#### [Prompt]
Could you extract every entry below and reproduce it exactly?

-- Start Exercise data --

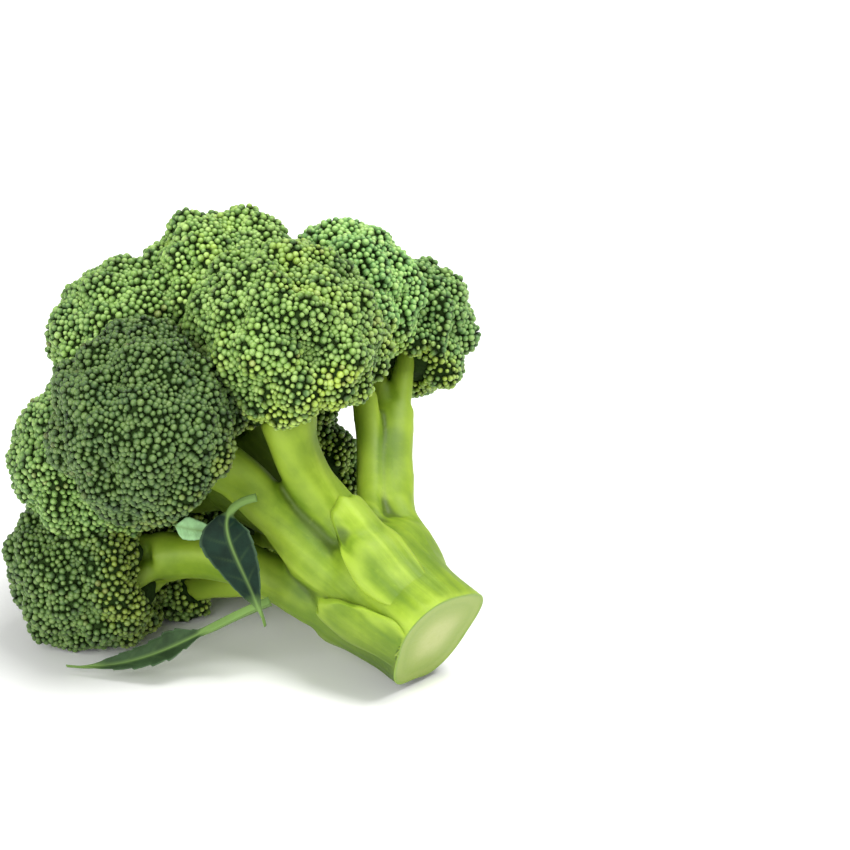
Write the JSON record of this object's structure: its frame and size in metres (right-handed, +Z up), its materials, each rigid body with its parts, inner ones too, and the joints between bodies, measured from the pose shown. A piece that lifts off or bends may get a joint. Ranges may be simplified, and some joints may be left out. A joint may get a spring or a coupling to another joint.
{
  "type": "broccoli head",
  "caption": "Cut head of broccoli lying on its side: ribbed stalk with a flat cut end, branching floret stems, domed crowns of buds and a few leaves.",
  "frame": {"origin": "middle of the footprint on the surface that the head lies on", "axes": "+Z up; the stalk points to +X and -Y from the crown, rising to the crown at about 25 degrees"},
  "size_m": [0.1458, 0.1394, 0.132],
  "materials": {
    "stalk": "smooth waxy plant skin, pale moist cut face",
    "stem": "smooth waxy plant skin with fine long ridges",
    "stub": "smooth waxy plant skin with a torn edge",
    "buds": "closely set round buds, satin",
    "leaf": "waxy leaf, pale midrib"
  },
  "bodies": {
    "root": {"back_crown": "buds", "back_right_crown": "buds", "back_right_stem": "stem", "core_stem": "stem", "cut_leaf": "leaf", "end_crown": "buds", "far_bottom_crown": "buds", "far_bottom_stem": "stem", "far_left_crown": "buds", "far_middle_crown": "buds", "far_middle_stem": "stem", "far_right_crown": "buds", "left_crown": "buds", "long_leaf": "leaf", "lower_left_crown": "buds", "lower_left_stem": "stem", "lower_petiole_stub": "stub", "main_stalk": "stalk", "near_crown": "buds", "near_stem": "stem", "right_crown": "buds", "right_stem": "stem", "short_leaf": "leaf", "small_bottom_crown": "buds", "small_bottom_stem": "stem", "top_crown": "buds", "top_left_crown": "buds", "upper_crown": "buds", "upper_petiole_stub": "stub", "upper_stem": "stem"}
  },
  "joints": []
}
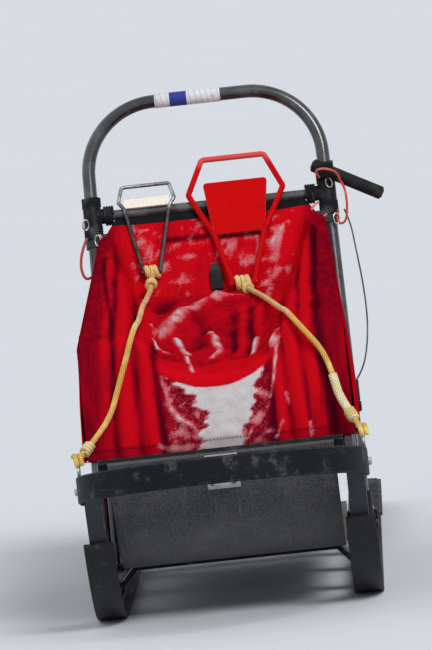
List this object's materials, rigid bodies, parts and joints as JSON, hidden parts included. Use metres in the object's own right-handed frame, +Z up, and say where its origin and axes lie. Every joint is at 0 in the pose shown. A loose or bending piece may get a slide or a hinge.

-- End Exercise data --

#### [Complete answer]
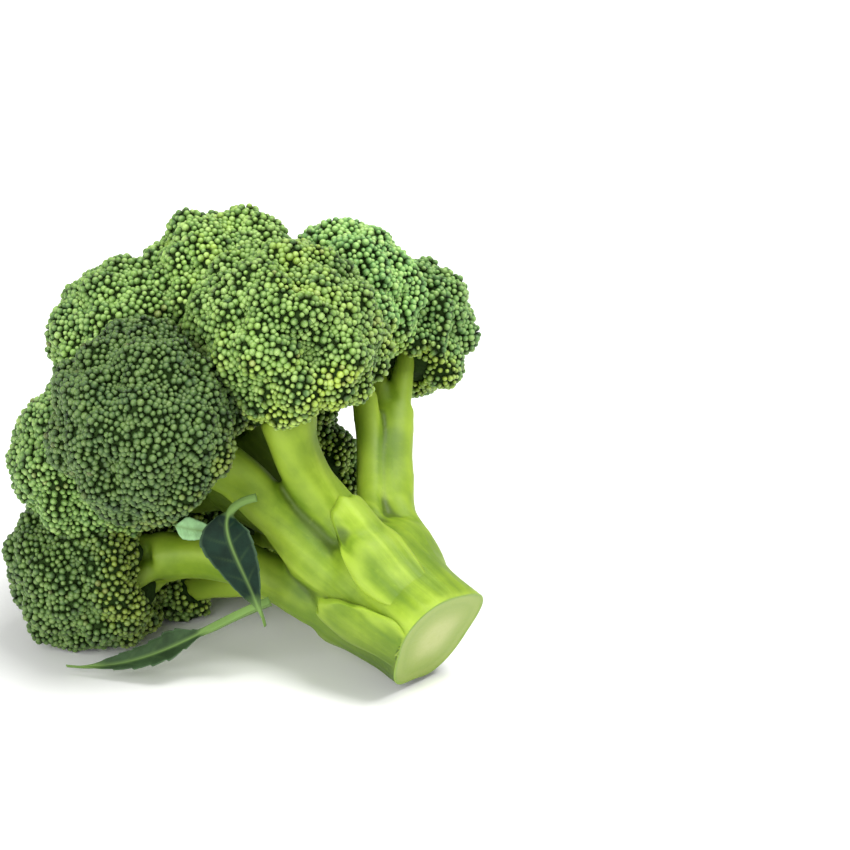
Write the JSON record of this object's structure: its frame and size in metres (right-handed, +Z up), its materials, each rigid body with its parts, inner ones too, and the joints between bodies, measured from the pose shown. A piece that lifts off or bends may get a joint. Ranges may be simplified, and some joints may be left out. A joint may get a spring or a coupling to another joint.
{
  "type": "broccoli head",
  "caption": "Cut head of broccoli lying on its side: ribbed stalk with a flat cut end, branching floret stems, domed crowns of buds and a few leaves.",
  "frame": {"origin": "middle of the footprint on the surface that the head lies on", "axes": "+Z up; the stalk points to +X and -Y from the crown, rising to the crown at about 25 degrees"},
  "size_m": [0.1458, 0.1394, 0.132],
  "materials": {
    "stalk": "smooth waxy plant skin, pale moist cut face",
    "stem": "smooth waxy plant skin with fine long ridges",
    "stub": "smooth waxy plant skin with a torn edge",
    "buds": "closely set round buds, satin",
    "leaf": "waxy leaf, pale midrib"
  },
  "bodies": {
    "root": {"back_crown": "buds", "back_right_crown": "buds", "back_right_stem": "stem", "core_stem": "stem", "cut_leaf": "leaf", "end_crown": "buds", "far_bottom_crown": "buds", "far_bottom_stem": "stem", "far_left_crown": "buds", "far_middle_crown": "buds", "far_middle_stem": "stem", "far_right_crown": "buds", "left_crown": "buds", "long_leaf": "leaf", "lower_left_crown": "buds", "lower_left_stem": "stem", "lower_petiole_stub": "stub", "main_stalk": "stalk", "near_crown": "buds", "near_stem": "stem", "right_crown": "buds", "right_stem": "stem", "short_leaf": "leaf", "small_bottom_crown": "buds", "small_bottom_stem": "stem", "top_crown": "buds", "top_left_crown": "buds", "upper_crown": "buds", "upper_petiole_stub": "stub", "upper_stem": "stem"}
  },
  "joints": []
}
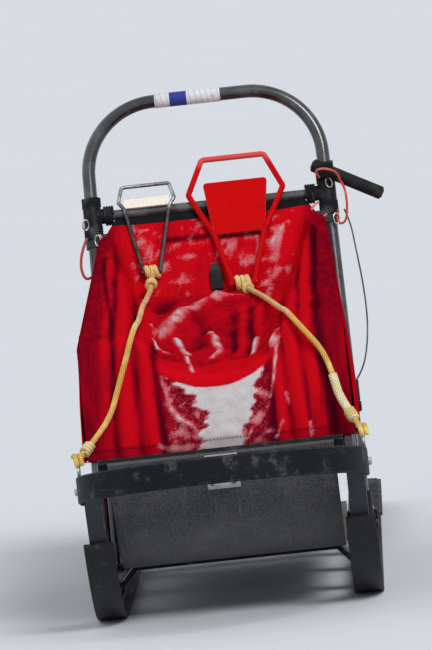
List this object's materials, rigid bodies, parts and joints as JSON, hidden parts included. Use metres in the object's own right-handed frame, +Z up, and say where its origin and axes lie. Every joint is at 0 in the pose shown. A loose or bending piece may get a slide or a hinge.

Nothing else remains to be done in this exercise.